Определенная трудность для кураторов выставок Мамышева-Монро (или, как в данном случае, выставок о нем) — в том, что его творчество было, по сути, тождественно его жизни. Да, были собственно произведения и выставочные проекты, и их судьба как при жизни Мамышева-Монро, так и после его смерти складывалась успешно. Та же серия «Несчастная любовь» — сентиментальная и трагическая история безответной любви «русской Монро» — еще в 1994 году была закуплена Русским музеем; «Жизнь замечательных Монро», где на гигантских баннерах он примерял образы Монро, Будды, Христа, Гамлета, Петра I, Екатерины II, Ленина, Гитлера и других, в 1995 году красовалась вдоль Якиманки; его выставки регулярно проходили в России и за рубежом, большинство его произведений осело в музеях и частных коллекциях.
Но есть и другая часть его творчества, более эфемерная — это спонтанные образы Мамышева-Монро и его появления на публике, которые даже не всегда толком задокументированы. К ней примыкают бесконечные курьезные, печальные и смешные истории, составившие важную часть его мифа.
С трудностями того, как все это показать, столкнулись организаторы последней (уже посмертной) его большой выставки в Московском музее современного искусства в 2015 году: она была продуманной, обстоятельной, смелой, но в ней будто не хватало его живого духа. Тогда художницей Елизаветой Березовской была подготовлена книга воспоминаний о Мамышеве-Монро, подробная и обширно иллюстрированная. Она представляла его художником собственной жизни — обаятельным, но и небезопасным персонажем, который мог как очаровывать своим остроумием и артистизмом, так и отталкивать своими не всегда трезвыми выходками.

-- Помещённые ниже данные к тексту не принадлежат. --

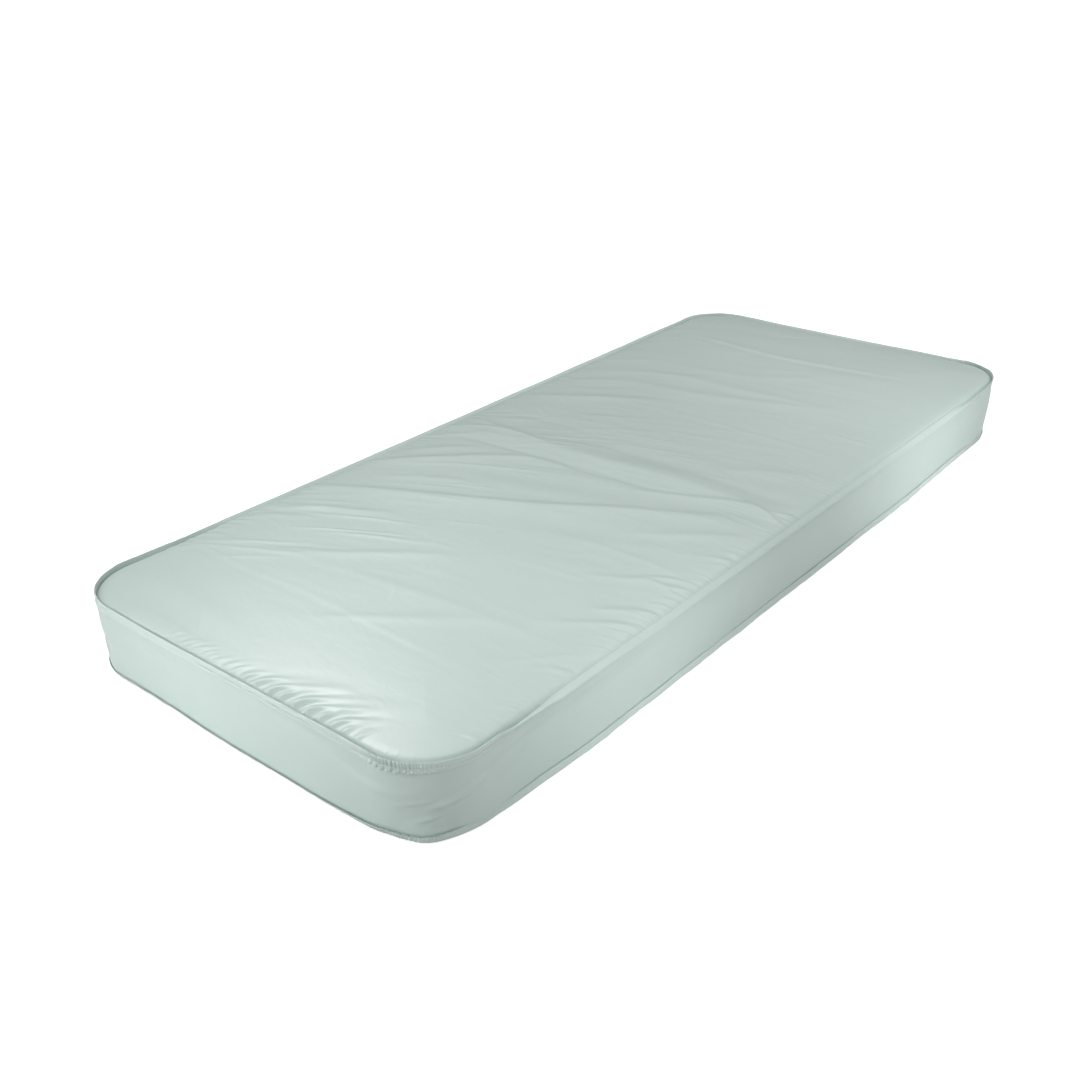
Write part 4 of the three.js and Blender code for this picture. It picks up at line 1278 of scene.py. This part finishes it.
def thread_mat(name, colour):
    """Twisted thread."""
    mat = Material(name)
    twist = mat.node("TexWave", {"Vector": mat.mapped(), "Scale": 900, "Distortion": 1.5},
                     wave_type="BANDS", bands_direction="DIAGONAL").outputs["Fac"]
    fibre = mat.noise(scale=900, detail=3, roughness=0.6)
    twist_share, blotch_share = 0.5, 0.25
    tint = mat.mix(mat.times(twist, twist_share), colour, shade(colour, 0.78))
    blotch = mat.times(mat.noise(scale=7, detail=3), blotch_share)
    normal = mat.bump(fibre, distance=0.00005, strength=0.4)
    mat.surface({
        "Base Color": mat.mix(blotch, tint, shade(colour, 0.85)),
        "Roughness": 0.62, "Sheen Weight": 0.4,
        "Normal": mat.bump(twist, distance=0.00012, strength=0.6, normal=normal)})
    return mat.data


def weave_mat(name, colour, pitch, axes="XZ", rough=0.8, depth=0.0001):
    """Plain weave of yarns along two axes at `pitch`."""
    mat = Material(name)
    split = mat.node("SeparateXYZ", {0: mat.coords})
    warp, sway = mat.noise(scale=40), 1.5
    yarns = [mat.maths("SINE", mat.add(mat.times(split.outputs[axis], math.pi / pitch),
                                       mat.times(warp, sway))) for axis in axes]
    # the product runs -1..1 and is brought to 0..1
    height = mat.add(mat.times(mat.times(*yarns), 0.5), 0.5)
    fuzz = mat.noise(scale=2200, detail=2, roughness=0.6)
    tint = mat.mix(height, shade(colour, 0.74), colour)
    blotch_share, fuzz_rough = 0.22, 0.12
    blotch = mat.times(mat.noise(scale=5, detail=3), blotch_share)
    normal = mat.bump(fuzz, distance=depth * 0.4, strength=0.4)
    mat.surface({
        "Base Color": mat.mix(blotch, tint, shade(colour, 0.88)),
        "Roughness": mat.add(rough - 0.05, mat.times(fuzz, fuzz_rough)),
        "Sheen Weight": 0.25,
        "Normal": mat.bump(height, distance=depth, strength=0.7, normal=normal)})
    return mat.data


def nylon(name, colour):
    mat = Material(name)
    mottle = mat.noise(scale=260, detail=3, roughness=0.6)
    least_rough, rough_span = 0.24, 0.16
    mat.surface({
        "Base Color": mat.mix(mottle, shade(colour, 0.86), colour),
        "Roughness": mat.add(least_rough, mat.times(mottle, rough_span)),
        "Subsurface Weight": 0.08, "Subsurface Radius": (0.001, 0.001, 0.001),
        "Normal": mat.bump(mottle, distance=0.00005, strength=0.3)})
    return mat.data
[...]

Андрей Бартенев, хорошо знавший Владика, в той книге поделился воспоминанием о хитроумно «одолженной» у него последней тысяче рублей и стихотворным посвящением герою. А сейчас, зная, что многим еще есть что вспомнить о Монро, что не все его произведения показывались на выставках, куратор выставки попросил лично знавших героя поделиться материалами. По сути, пригласил их выступить в роли художников — представить свои воспоминания в виде обрамленных картин, включающих фотографии или рисунки. Отозвались очень многие, и выставка регулярно дополняется новыми экспонатами.
На ней приходится много читать, и это не всегда удобно, но и оторваться трудно. Всплывают новые удивительные подробности — даже того хрестоматийного случая, когда Мамышев-Монро спалил гигантскую квартиру Лизы Березовской вместе с ее собакой: на выставке есть кальян, с которым он, как с вещдоком, несколько дней бродил по Москве в поисках нового приюта, опасаясь мести отца хозяйки квартиры, олигарха и на тот момент высокопоставленного чиновника — заместителя секретаря Совета безопасности.
Тут истории спонтанных преображений с помощью того, что оказывалось под рукой, просто чтобы превратить обычные посиделки в праздник. Тут ернический фотопортрет венчающихся Пугачевой и Киркорова (на основе известной фотографии), где на передний план художник врезал самого себя в образе церковнослужителя. Тут известные и неизвестные кадры его серии, посвященной Любови Орловой: художник гордился тем, что когда-то наследники кинозвезды, разглядывая их, не заметили подвоха и благодарили за возможность увидеть эти редкие фотографии. Тут его костюмы с концертов «Поп-механики», многочисленные, художественно выполненные письменные просьбы одолжить денег, редкие видеоинтервью, «бланк-заявка на сексуальное домогательство» с просьбой определенным людям «сексуально его домогаться», никогда не выставлявшийся проект по мотивам «Звездных войн», смешные скетчи самого Бартенева, обложки придуманного им журнала «Монродил» и воспоминания, рисующие отнюдь не безобидный образ героя выставки.
Вкупе экспонаты рисуют время, ярко окрашенное талантом одного художника, представшего на афише в нетипичном образе: на фотографии 2006 года серьезный, очень грустный Мамышев-Монро на манер распятия раскидывает руки на огромной пятиконечной звезде. Его творчество явно скрасило наш переход из советской эпохи к нынешней.